L’Union européenne a donc conclu un nouvel accord de libre-échange avec l’espace économique formé par le Brésil, l’Argentine, l’Uruguay et le Paraguay… Le président d’extrême-droite brésilien, Jair Bolsonaro – grand dévastateur de l’Amazonie -, se serait même engagé, en échange, à respecter l’Accord de Paris sur le climat ! Les agriculteurs européens sont aux abois, redoutant les exportations massives de produits d’éleveurs et de cultivateurs qui ne sont pas soumis – loin s’en faut – aux mêmes règles qu’eux…

Par Sylvie La Spina

Introduction

Mercosur est le diminutif de « Mercado Común del Sur« , soit le « Marché commun du Sud« , communauté économique regroupant quatre pays d’Amérique du Sud. Créé en 1991, le groupement est en négociation avec l’Union européenne depuis 2000, en vue d’établir de nouvelles règles encadrant les échanges commerciaux entre les deux puissances économiques. L’enjeu est de réduire les droits de douanes et d’établir des quotas sur certaines marchandises pour favoriser les exportations. On met ainsi en balance différents secteurs tels que l’agriculture, l’automobile ou l’industrie chimique…

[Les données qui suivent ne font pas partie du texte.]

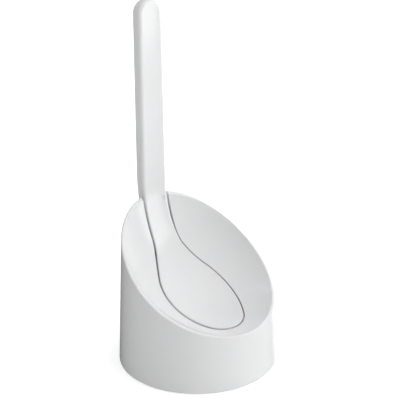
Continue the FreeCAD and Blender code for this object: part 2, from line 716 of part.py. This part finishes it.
for number in range(1, FOOT_COUNT + 1):
    angle = math.radians(360.0 * (number - 0.5) / FOOT_COUNT)
    reach = V["foot_circle"].value
    place = placed(reach * math.cos(angle), reach * math.sin(angle), 0)
    foot_pocket = turned_piece("foot_pocket_%d" % number, pocket_outline, place)
    base = combine("Cut", "base_foot_pocket_%d" % number, base, foot_pocket)
    finish_node(turned_piece("foot_%d_body" % number, foot_outline, place), "foot_%d" % number)
finish_node(base, "base_plate")

cup_foot = deck + V["seat_gap"]
outer_low, outer_high, wall = V["cup_bottom_radius"], V["cup_top_radius"], V["cup_wall"]
lip = V["cup_lip"]
finish_node(turned_piece("drip_cup_body", [
    (0.0, cup_foot), (outer_low - chamfer, cup_foot), (outer_low, cup_foot + chamfer),
    (outer_high, V["cup_top"] - lip), (outer_high + lip, V["cup_top"] - lip),
    (outer_high + lip, V["cup_top"]), (outer_high - wall, V["cup_top"]),
    (outer_low - wall, cup_foot + wall + V["cup_corner"]),
    (outer_low - wall - V["cup_corner"], cup_foot + wall),
    (0.0, cup_foot + wall)], HEAD_PLACE), "drip_cup")

# --------------------------------------------------------------------------- checks and files
doc.recompute()
for item in doc.Objects:
    if {"Invalid", "Error"} & set(item.State):
        raise RuntimeError("%s did not compute: %s" % (item.Label, item.State))
for name, item in sorted(NODES.items()):
    if item.Shape.isNull() or not item.Shape.isValid() or not item.Shape.Solids:
        raise RuntimeError("%s has no valid solid" % name)
    item.Shape.exportStep("parts/%s.step" % name)
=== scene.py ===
"""Looks for the toilet brush holder: glossy white plastic, a bristle brush head and a studio."""
import json
import math
import random

import bpy
from mathutils import Matrix, Vector


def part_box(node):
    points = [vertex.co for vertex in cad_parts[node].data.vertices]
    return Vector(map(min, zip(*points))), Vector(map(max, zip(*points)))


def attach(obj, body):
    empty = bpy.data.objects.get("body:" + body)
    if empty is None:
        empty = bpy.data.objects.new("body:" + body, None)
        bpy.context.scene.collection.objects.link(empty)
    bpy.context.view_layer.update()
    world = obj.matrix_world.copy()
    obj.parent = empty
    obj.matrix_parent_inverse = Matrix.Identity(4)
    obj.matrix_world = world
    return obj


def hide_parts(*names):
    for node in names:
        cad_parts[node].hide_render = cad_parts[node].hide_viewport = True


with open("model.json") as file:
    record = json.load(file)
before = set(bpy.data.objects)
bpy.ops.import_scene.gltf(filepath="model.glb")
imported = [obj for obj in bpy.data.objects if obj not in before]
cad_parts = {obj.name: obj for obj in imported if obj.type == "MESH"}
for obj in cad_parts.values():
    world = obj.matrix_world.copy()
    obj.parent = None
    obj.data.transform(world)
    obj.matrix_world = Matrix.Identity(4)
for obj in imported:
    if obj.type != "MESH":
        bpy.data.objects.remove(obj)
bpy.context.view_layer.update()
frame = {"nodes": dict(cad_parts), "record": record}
RECORD = frame["record"]
NODES = frame["nodes"]
MM = 0.001

# the brush head unscrews about this upright line
JOINTS = RECORD["behaviour"]["joints"]
HEAD_AXIS = Vector(next(joint["pos_m"] for joint in JOINTS if joint["type"] == "hinge"))


# --------------------------------------------------------------------------- materials
def new_material(name):
    material = bpy.data.materials.new(name)
    material.use_nodes = True
    nodes, links = material.node_tree.nodes, material.node_tree.links
    return material, nodes, links, nodes["Principled BSDF"]


def noise(nodes, links, scale, detail=3.0, stretch=(1.0, 1.0, 1.0)):
    """Noise in object space, so that it stays on the piece; returns its 0..1 output."""
    place = nodes.new("ShaderNodeTexCoord")
    mapping = nodes.new("ShaderNodeMapping")
    mapping.inputs["Scale"].default_value = stretch
    texture = nodes.new("ShaderNodeTexNoise")
    texture.inputs["Scale"].default_value = scale
    texture.inputs["Detail"].default_value = detail
    links.new(place.outputs["Object"], mapping.inputs["Vector"])
    links.new(mapping.outputs["Vector"], texture.inputs["Vector"])
    return texture.outputs["Fac"]


def ramp(nodes, links, source, low, high, start=0.35, end=0.65):
    """Maps a 0..1 value to a run between two numbers or two colours."""
    node = nodes.new("ShaderNodeValToRGB")
    for element, place, value in zip(node.color_ramp.elements, (start, end), (low, high)):
        element.position = place
        element.color = (value, value, value, 1.0) if isinstance(value, float) else (*value, 1.0)
    links.new(source, node.inputs["Fac"])
    return node.outputs["Color"]


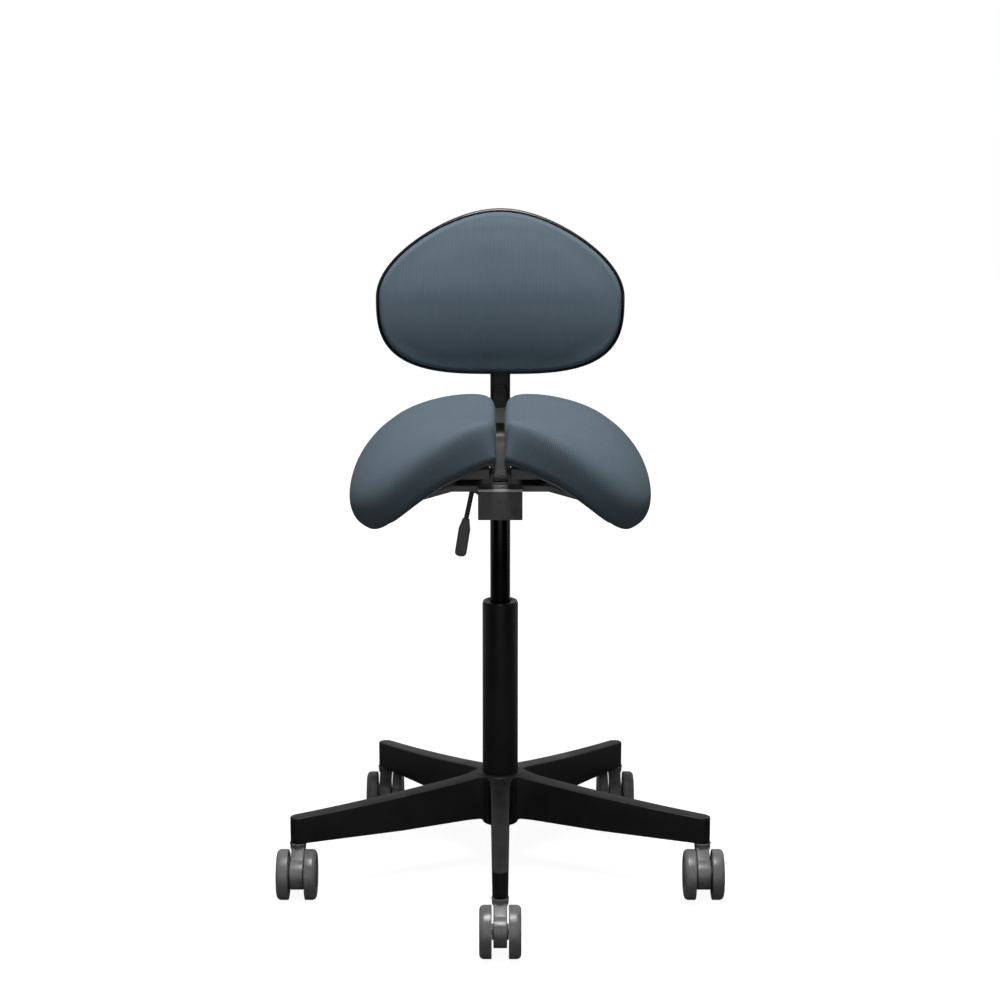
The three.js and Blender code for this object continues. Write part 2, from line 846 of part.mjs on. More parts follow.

Après une vingtaine d’années de négociations, un accord est arrivé sur la table en juin 2019. Le traité doit encore être voté à l’unanimité par les Etats-membres, dans le cadre du Conseil de l’Union Européenne. Il sera ensuite soumis au Parlement européen et aux Parlements nationaux des différents Etats-membres. Les quatre pays du Mercosur doivent le valider également. Il est donc temps pour les opposants de se manifester, ce que fait actuellement le secteur agricole européen étant donné les menaces que représente l’accord UE-Mercosur pour les producteurs.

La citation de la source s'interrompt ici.